Let’s not forget about former Minister of Petroleum and Burra Sahib extraordinaire, Mani Shankar Aiyer. He left the union cabinet to spend more time being mean and distant to every guest on every NDTV show. But nothing encapsulates his personality like an article he wrote last year for Outlook magazine. In it, he whined about not being served champagne in first class while he was travelling in an American airline. He was also angry at being addressed by his name by people he thought were beneath him. His exact words were “Democracy in America apparently means the right of the lower orders to be rude to their social superiors.”

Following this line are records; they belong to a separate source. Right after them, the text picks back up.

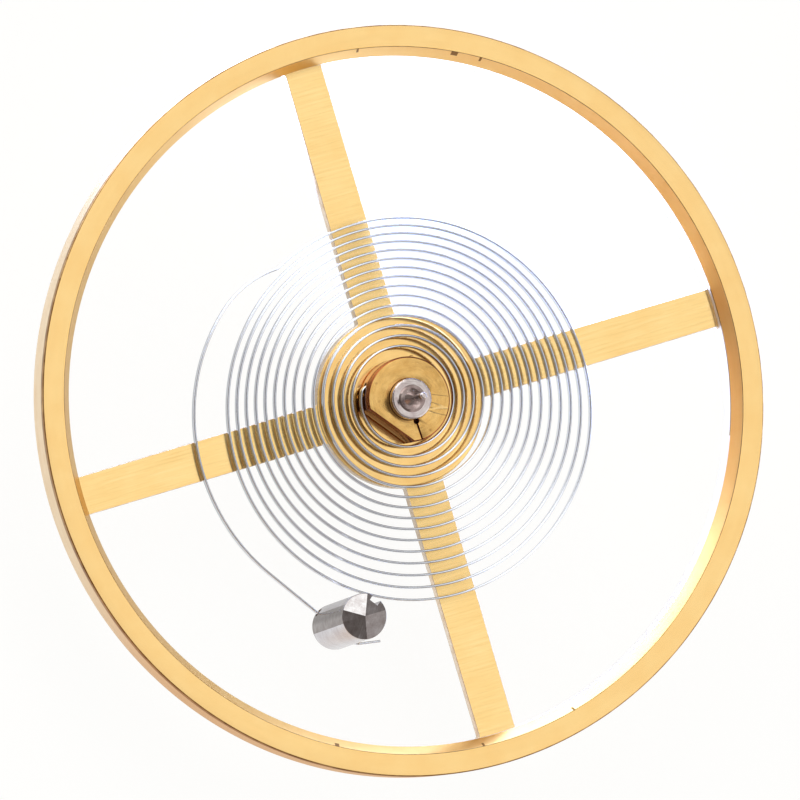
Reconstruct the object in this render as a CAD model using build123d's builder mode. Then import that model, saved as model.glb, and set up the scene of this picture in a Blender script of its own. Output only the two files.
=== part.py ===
from build123d import *
from math import atan2, ceil, cos, degrees, hypot, radians, sin, sqrt
import os

os.makedirs("parts", exist_ok=True)

# Balance wheel of a watch, complete with staff, double roller, hairspring and stud.
# The origin is the tip of the lower pivot, +Z runs up the staff and +X along one arm.
# All lengths are in millimetres and all angles in degrees, counted about the staff from +X.

# Wheel
wheel_diameter = 9.30
rim_height = 0.44
rim_face_width = 0.257
rim_edge_break = 0.015
bevel_width = 0.103
bevel_height = 0.13
rim_lift = 1.52
arm_count = 4
arm_drop = 0.28
arm_thickness = 0.14
arm_width_at_staff = 0.505
arm_width_at_rim = 0.48
arm_corner_radius = 0.03
hub_diameter = 2.16

# Staff
pivot_diameter = 0.09
pivot_length = 0.24
pivot_tip_radius = 0.025
lower_cone_length = 0.16
arbor_diameter = 0.40
flange_diameter = 1.00
flange_thickness = 0.14
hub_seat_diameter = 0.62
rivet_diameter = 0.72
rivet_height = 0.03
collet_seat_diameter = 0.51
shoulder_lift = 0.125
shoulder_chamfer = 0.02
upper_cone_diameter = 0.27
upper_cone_length = 0.26
groove_width = 0.035
groove_depth = 0.03

# Double roller and its jewel
table_diameter = 1.70
table_thickness = 0.14
table_edge_break = 0.02
tube_diameter = 0.60
tube_length = 0.34
safety_diameter = 0.84
safety_thickness = 0.16
crescent_radius = 0.13
crescent_overshoot = 0.05
jewel_radius = 0.15
jewel_flat_distance = 0.06
jewel_edge_distance = 0.19
jewel_length = 0.56
jewel_angle = 0
jewel_edge_break = 0.015

# Collet
collet_diameter = 1.06
collet_height = 0.33
collet_clearance = 0.045
collet_edge_break = 0.02
collet_flat_depth = 0.15
collet_flat_angle = 219
slit_width = 0.035
slit_angle = 272
slit_relief_diameter = 0.07

# Hairspring: a flat ribbon on edge, wound outwards counterclockwise
spring_thickness = 0.03
spring_width = 0.09
spring_lift = 0.15
coil_clearance = 0.02
coil_centre_shift = -0.004
coil_turns = 15
coil_pitch = 0.1256
coil_last_drift = 0.0321
coil_steady_turns = 5
coil_drift_west_share = 0.07
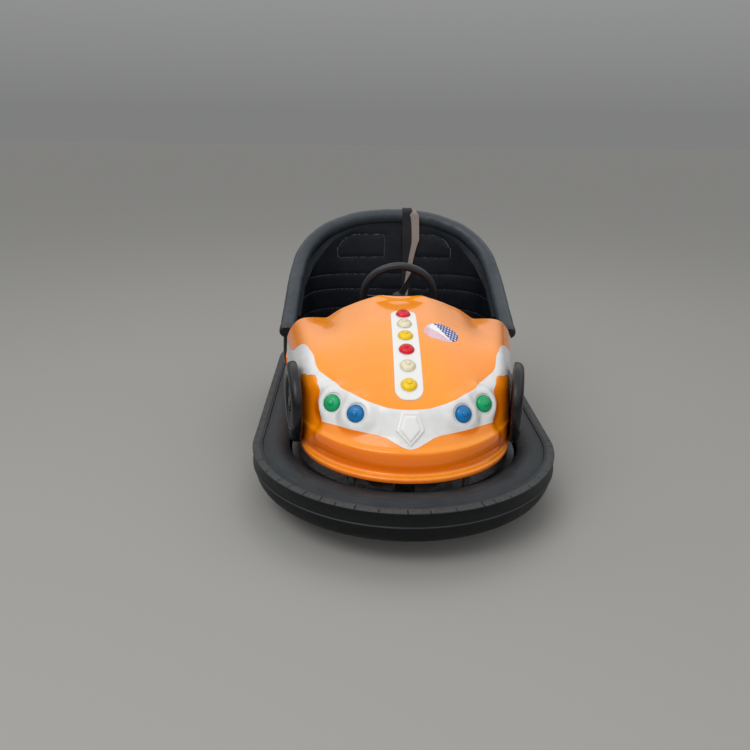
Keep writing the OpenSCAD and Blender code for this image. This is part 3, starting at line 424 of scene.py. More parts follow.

HOW DARE THEY ADDRESS HIM BY HIS FIRST NAME? HE HAS MORE MONEY THAN THEM FOR PETE’S SAKE! He gets invited to the best parties! He appears on teevee! Why didn’t they prostate in front of him? They treated him like a . . . . normal! Preposterous! It was very brave of Mr Aiyar to not have reported this incident to the American state department. As everybody knows, the state department’s only purpose of existence is to make sure all Indian VIPs visiting America are treated with the respect they deserve. Also, for future reference, the only acceptable salutations are: A) SIR DR MANI SHANKAR AIYAR SIR, B) HIS EXCELLENCY MANI SHANKAR AIYAR THE EIGHTH and C) MANI HONEY. Mani remembers a time when social superiors were not forced to mix with the rest. Everybody knew their place in the world. The rich would be treated with the importance they deserved and the rest would be . . . . well, who cares about the rest? That was a golden age! When sitting in premier class meant something. If you asked for champagne, you would get champagne. If you asked for caviar, by jove, you would get caviar. And now? First class just means that you have more leg space than those unfortunate masses forced to travel in economy.